[start of Records supplied]

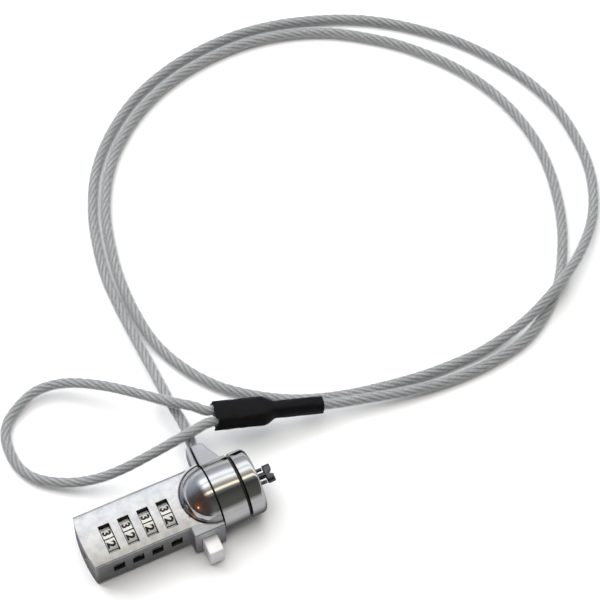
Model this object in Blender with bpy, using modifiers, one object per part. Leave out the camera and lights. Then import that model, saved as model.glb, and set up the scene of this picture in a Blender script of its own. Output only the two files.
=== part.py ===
"""Cable lock for a laptop: a four-dial combination head with a push-button T-bar, and its looped cable.

Frame: +X along the T-bar's axis towards the nose, +Z up, the button on the -Y side and the cable's lug
on the +Y side. The origin is under the middle of the lock head, on the surface that it lies on.
Lengths are in metres, written as millimetres times MM.
"""
import math

import bmesh
import bpy
from mathutils import Matrix, Vector

MM = 0.001
GAP = 0.3 * MM

# Dials: wheels with figures on their rims, side by side on the spindle
DIAL_COUNT = 4
DIAL_PITCH = 6.85 * MM
DIAL_R = 6.7 * MM
DIAL_WIDTH = 3.4 * MM
DIAL_BORE_R = 4.4 * MM
KEYWAY_DEPTH = 0.6 * MM
DIAL_STANDOUT = 0.1 * MM
DIGITS = 10
SIDE_WINDOW_HEIGHT = 5.0 * MM

# Code mechanism: a finned spindle in four hubs, each with one notch
SPINDLE_R = 1.5 * MM
SPINDLE_Y = -0.9 * MM
FIN_R = 2.9 * MM
FIN_LENGTH = 0.8 * MM
FIN_WIDTH = 1.2 * MM
WEB_LENGTH = 1.0 * MM
HUB_R = DIAL_BORE_R - GAP
HUB_BORE_R = FIN_R + GAP + 0.1 * MM
HUB_SHIFT = 0.2 * MM
HUB_LENGTH = DIAL_PITCH - FIN_LENGTH - 2 * GAP - 0.65 * MM
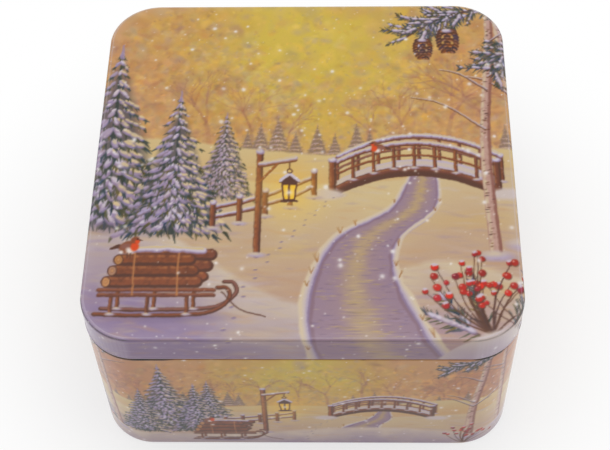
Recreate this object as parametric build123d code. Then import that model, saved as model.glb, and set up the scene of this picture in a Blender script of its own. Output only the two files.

[end of Records supplied]

Problem to solve: Print out all the entries precisely as written.

Result for this exercise:
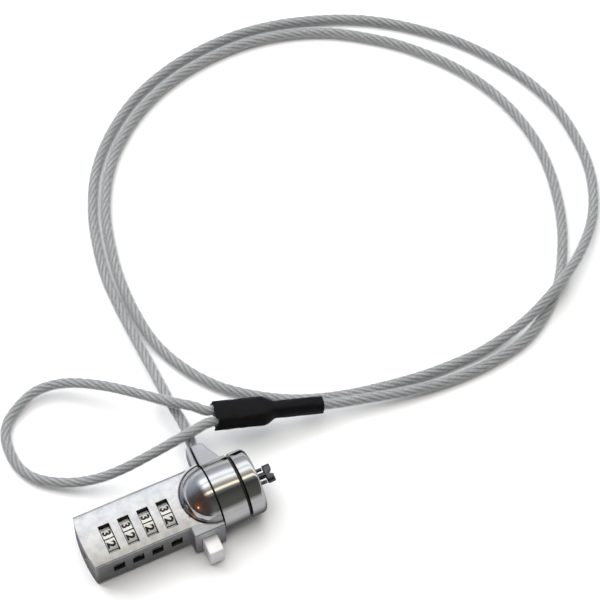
Model this object in Blender with bpy, using modifiers, one object per part. Leave out the camera and lights. Then import that model, saved as model.glb, and set up the scene of this picture in a Blender script of its own. Output only the two files.
=== part.py ===
"""Cable lock for a laptop: a four-dial combination head with a push-button T-bar, and its looped cable.

Frame: +X along the T-bar's axis towards the nose, +Z up, the button on the -Y side and the cable's lug
on the +Y side. The origin is under the middle of the lock head, on the surface that it lies on.
Lengths are in metres, written as millimetres times MM.
"""
import math

import bmesh
import bpy
from mathutils import Matrix, Vector

MM = 0.001
GAP = 0.3 * MM

# Dials: wheels with figures on their rims, side by side on the spindle
DIAL_COUNT = 4
DIAL_PITCH = 6.85 * MM
DIAL_R = 6.7 * MM
DIAL_WIDTH = 3.4 * MM
DIAL_BORE_R = 4.4 * MM
KEYWAY_DEPTH = 0.6 * MM
DIAL_STANDOUT = 0.1 * MM
DIGITS = 10
SIDE_WINDOW_HEIGHT = 5.0 * MM

# Code mechanism: a finned spindle in four hubs, each with one notch
SPINDLE_R = 1.5 * MM
SPINDLE_Y = -0.9 * MM
FIN_R = 2.9 * MM
FIN_LENGTH = 0.8 * MM
FIN_WIDTH = 1.2 * MM
WEB_LENGTH = 1.0 * MM
HUB_R = DIAL_BORE_R - GAP
HUB_BORE_R = FIN_R + GAP + 0.1 * MM
HUB_SHIFT = 0.2 * MM
HUB_LENGTH = DIAL_PITCH - FIN_LENGTH - 2 * GAP - 0.65 * MM
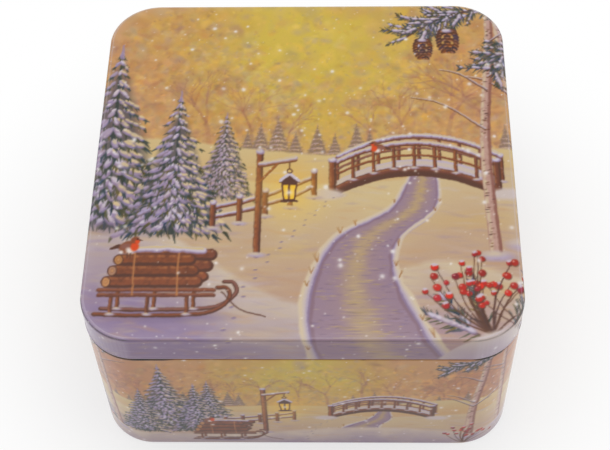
Recreate this object as parametric build123d code. Then import that model, saved as model.glb, and set up the scene of this picture in a Blender script of its own. Output only the two files.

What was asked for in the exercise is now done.